GIVEN INFORMATION:

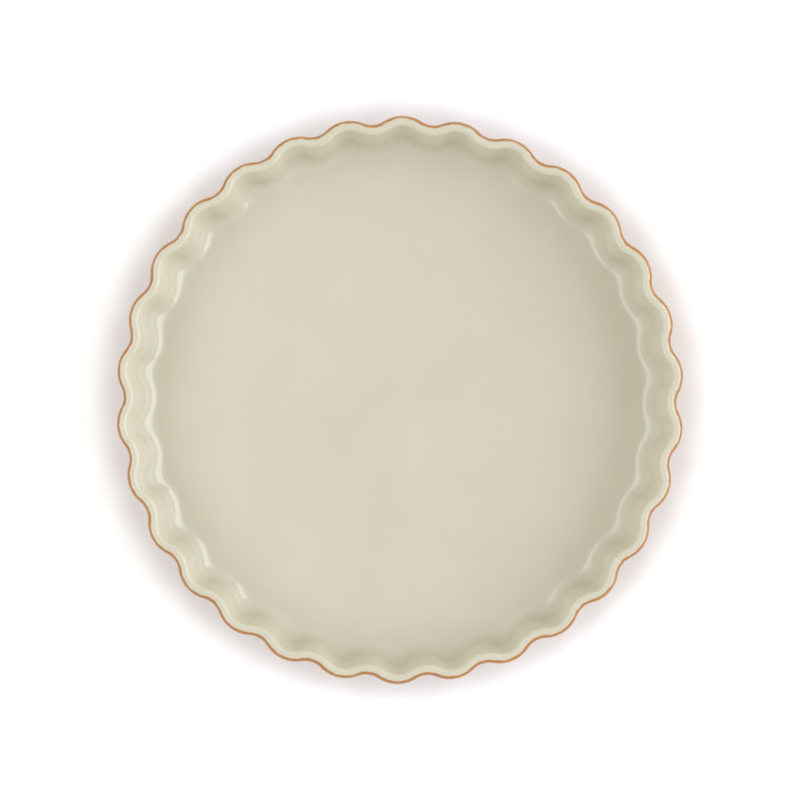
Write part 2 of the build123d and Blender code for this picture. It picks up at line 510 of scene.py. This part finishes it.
# Colours and gloss of the glazes and the clay
CREAM = ((0.69, 0.662, 0.538), (0.713, 0.685, 0.562))
CREAM_GRAIN = (0.6, 0.55, 0.42)
LINE = (0.47, 0.195, 0.02)
CARAMEL = ((0.52, 0.225, 0.045), (0.42, 0.165, 0.032))
IRON_SPECK = (0.2, 0.08, 0.03)
CLAY = ((0.53, 0.42, 0.29), (0.6, 0.5, 0.37))
CLAY_SPECK = (0.24, 0.15, 0.09)
GLAZE_IOR = 1.6


def cream_glaze():
    """Glossy greige glaze: faint clouding, a warm thin edge, soft orange peel."""
    n = Nodes("cream_glaze")
    cloud = n.remap(n.noise(22, 3, 0.55), 0.3, 0.7)
    tone = n.mix(cloud, *CREAM)
    grain = n.remap(n.noise(420, 2, 0.6), 0.68, 0.8, 0.0, 0.35)
    tone = n.mix(grain, tone, CREAM_GRAIN)
    gap = n.attribute("line_gap")
    edge = n.math("ADD", gap, n.remap(n.noise(260, 2), 0.2, 0.8, -0.25, 0.25))
    warmth = n.remap(edge, 0.3, 1.05, 1.0, 0.0)
    tone = n.mix(warmth, tone, LINE)
    n.set("Base Color", tone)
    n.set("Roughness", n.remap(n.noise(60, 4, 0.6), 0.25, 0.75, 0.09, 0.15))
    peel = n.bump(n.noise(520, 2, 0.5), 0.00001)
    n.set("Normal", n.bump(n.noise(75, 2, 0.5), 0.00008, peel))
    n.set("IOR", GLAZE_IOR)
    return n.material


def caramel_glaze():
    """Glossy caramel glaze: darker where it pools, paler where it thins, fine iron specks."""
    n = Nodes("caramel_glaze")
    relief = n.attribute("relief")
    cloud = n.noise(34, 4, 0.6, 0.4)
    pool = n.math("ADD", n.math("MULTIPLY", relief, -0.3), n.remap(cloud, 0.2, 0.8, -0.5, 0.5))
    tone = n.mix(n.remap(pool, -0.6, 0.6), *CARAMEL)
    speck = n.remap(n.noise(700, 3, 0.7), 0.66, 0.74, 0.0, 0.6)
    tone = n.mix(speck, tone, IRON_SPECK)
    gap = n.attribute("line_gap")
    edge = n.math("ADD", gap, n.remap(n.noise(300, 2), 0.2, 0.8, -0.2, 0.2))
    thin = n.remap(edge, 0.0, 0.7, 0.75, 0.0)
    tone = n.mix(thin, tone, LINE)
    n.set("Base Color", tone)
    n.set("Roughness", n.remap(n.noise(60, 4, 0.6), 0.25, 0.75, 0.1, 0.18))
    peel = n.bump(n.noise(480, 2, 0.5), 0.000012)
    n.set("Normal", n.bump(n.noise(70, 2, 0.5), 0.0001, peel))
    n.set("IOR", GLAZE_IOR)
    return n.material


def bare_clay():
    """Matt buff stoneware: sandy grain and iron specks."""
    n = Nodes("bare_clay")
    tone = n.mix(n.remap(n.noise(90, 5, 0.65), 0.3, 0.7), *CLAY)
    speck = n.remap(n.noise(900, 2, 0.5), 0.66, 0.72, 0.0, 0.7)
    tone = n.mix(speck, tone, CLAY_SPECK)
    n.set("Base Color", tone)
    n.set("Roughness", n.remap(n.noise(300, 3), 0.3, 0.7, 0.72, 0.9))
    n.set("Normal", n.bump(n.noise(1400, 3, 0.6), 0.00006))
    return n.material


inside = glaze_inside()
outside = glaze_outside()
cream = cream_glaze()
caramel = caramel_glaze()
clay = bare_clay()
for piece, node, material in ((inside, "interior_glaze", cream), (outside, "exterior_glaze", caramel)):
    piece.data.materials.append(material)
    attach(piece, "root")
    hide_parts(node)
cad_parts["stoneware_body"].material_slots[0].material = clay
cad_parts["base_glaze"].material_slots[0].material = caramel

# Camera straight above the dish
CAMERA_RISE = 1.5
FIELD = 0.3994
SENSOR = 36.0
camera_data = bpy.data.cameras.new("camera")
camera_data.sensor_width = SENSOR
camera_data.lens = SENSOR * CAMERA_RISE / FIELD
camera_data.clip_start = 0.05
camera_data.clip_end = 20
camera = bpy.data.objects.new("camera", camera_data)
camera.location = (0, 0, CAMERA_RISE + CROWN_HEIGHT * METRE)
camera.rotation_euler = (0, 0, ROLL)
bpy.context.collection.objects.link(camera)
scene = bpy.context.scene
scene.camera = camera
scene.view_settings.view_transform = "Standard"


def softbox(name, side, from_vertical, half_width, half_height, radiance):
    """Area lamp aimed at the dish; side is its bearing in the picture, 0 right and 90 up.

    The half sizes are shares of the lamp's distance.
    """
    lamp = bpy.data.lights.new(name, "AREA")
    lamp.shape = "RECTANGLE"
    lamp.size = 2 * half_width * LAMP_DISTANCE
    lamp.size_y = 2 * half_height * LAMP_DISTANCE
    lamp.energy = radiance * math.pi * lamp.size * lamp.size_y
    lamp.color = LAMP_COLOUR
    holder = bpy.data.objects.new(name, lamp)
    bearing = ROLL + math.radians(side)
    tilt = math.radians(from_vertical)
    across = LAMP_DISTANCE * math.sin(tilt)
    above = LAMP_DISTANCE * math.cos(tilt)
    holder.location = (across * math.cos(bearing), across * math.sin(bearing), above)
    holder.rotation_euler = (tilt, 0, bearing + UP)
    holder.visible_camera = False
    bpy.context.collection.objects.link(holder)


# Light: a window-like softbox on each side and a soft fill, brighter near the horizon
LAMP_DISTANCE = 4.0
LAMP_COLOUR = (0.955, 1.0, 1.1)
FILL_COLOUR = (1.08, 1.0, 0.82)
FILL = 0.42
HORIZON = 1.58
HORIZON_RISE = 0.165
FILL_RISE = 0.185
softbox("softbox_right", 3.5, 55.7, 0.58, 0.37, 2.42)
softbox("softbox_left", 180, 40.4, 0.62, 0.28, 1.76)


def shown_to_eye(nodes, links):
    """Share that is 1 for rays on which the background is seen, 0 for its light."""
    path = nodes.new("ShaderNodeLightPath")
    total = path.outputs["Is Camera Ray"]
    for name in ("Is Glossy Ray", "Is Transmission Ray"):
        more = nodes.new("ShaderNodeMath")
        more.operation = "MAXIMUM"
        links.new(total, more.inputs[0])
        links.new(path.outputs[name], more.inputs[1])
        total = more.outputs[0]
    return total


world = bpy.data.worlds.new("studio")
scene.world = world
world.use_nodes = True
nodes, links = world.node_tree.nodes, world.node_tree.links
nodes.clear()
seen = nodes.new("ShaderNodeBackground")
seen.inputs["Color"].default_value = (1, 1, 1, 1)
seen.inputs["Strength"].default_value = 1.0
way = nodes.new("ShaderNodeTexCoord")
parts = nodes.new("ShaderNodeSeparateXYZ")
rise = nodes.new("ShaderNodeMapRange")
rise.inputs["From Min"].default_value = HORIZON_RISE
rise.inputs["From Max"].default_value = FILL_RISE
rise.inputs["To Min"].default_value = HORIZON
rise.inputs["To Max"].default_value = FILL
fill = nodes.new("ShaderNodeBackground")
fill.inputs["Color"].default_value = (*FILL_COLOUR, 1)
choose = nodes.new("ShaderNodeMixShader")
result = nodes.new("ShaderNodeOutputWorld")
links.new(way.outputs["Generated"], parts.inputs[0])
links.new(parts.outputs["Z"], rise.inputs["Value"])
links.new(rise.outputs["Result"], fill.inputs["Strength"])
links.new(shown_to_eye(nodes, links), choose.inputs[0])
links.new(fill.outputs[0], choose.inputs[1])
links.new(seen.outputs[0], choose.inputs[2])
links.new(choose.outputs[0], result.inputs["Surface"])

# Floor: a wide pale disc on which the shadow falls. It glows only where it is seen, so that it is white,
# and less close to the dish, where ambient occlusion dims the glow into a soft halo of painted shadow
FLOOR_RADIUS = 5.0
FLOOR_DROP = 0.0001
FLOOR_GLOW = 0.45
# Glow right by the dish, and the occlusion reach and range that dim the glow there: painted shadow
PAINTED_SHADOW_GLOW = 0.125
PAINTED_SHADOW_REACH = 0.026
PAINTED_SHADOW_DARK_AO = 0.72
PAINTED_SHADOW_LIGHT_AO = 1.0
floor_mesh = bpy.data.meshes.new("studio_floor")
sides = 96
turns = [2 * math.pi * i / sides for i in range(sides)]
spots = [(FLOOR_RADIUS * math.cos(turn), FLOOR_RADIUS * math.sin(turn), -FLOOR_DROP) for turn in turns]
floor_mesh.from_pydata(spots, [], [tuple(range(sides))])
floor = bpy.data.objects.new("studio_floor", floor_mesh)
bpy.context.collection.objects.link(floor)
n = Nodes("floor_white_painted_shadow")
n.set("Base Color", (0.82, 0.86, 0.92))
n.set("Roughness", 0.9)
# Ambient occlusion lowers the glow next to the dish: a painted shadow, on top of the one the lamps cast
painted_shadow_occlusion = n.add("ShaderNodeAmbientOcclusion", samples=16)
painted_shadow_occlusion.inputs["Distance"].default_value = PAINTED_SHADOW_REACH
glow_and_painted_shadow = n.remap(painted_shadow_occlusion.outputs["AO"], PAINTED_SHADOW_DARK_AO, PAINTED_SHADOW_LIGHT_AO, PAINTED_SHADOW_GLOW, FLOOR_GLOW, smooth=False)
n.set("Emission Color", (1.0, 1.0, 1.0))
n.set("Emission Strength", n.math("MULTIPLY", shown_to_eye(n.tree.nodes, n.tree.links), glow_and_painted_shadow))
floor_mesh.materials.append(n.material)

EXERCISE REQUIREMENTS: What is needed is an exact copy of the lines from the start of the listing through the line where "GLAZE_IOR = 1.6" sits, please, both end lines included and nothing more.

SOLUTION FOR THIS EXERCISE:
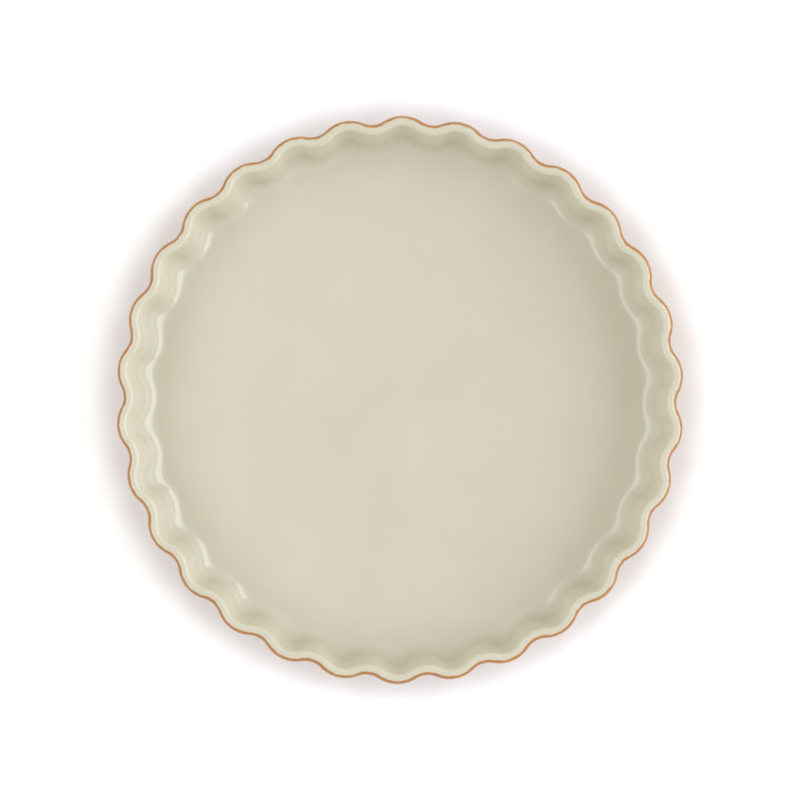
Write part 2 of the build123d and Blender code for this picture. It picks up at line 510 of scene.py. This part finishes it.
# Colours and gloss of the glazes and the clay
CREAM = ((0.69, 0.662, 0.538), (0.713, 0.685, 0.562))
CREAM_GRAIN = (0.6, 0.55, 0.42)
LINE = (0.47, 0.195, 0.02)
CARAMEL = ((0.52, 0.225, 0.045), (0.42, 0.165, 0.032))
IRON_SPECK = (0.2, 0.08, 0.03)
CLAY = ((0.53, 0.42, 0.29), (0.6, 0.5, 0.37))
CLAY_SPECK = (0.24, 0.15, 0.09)
GLAZE_IOR = 1.6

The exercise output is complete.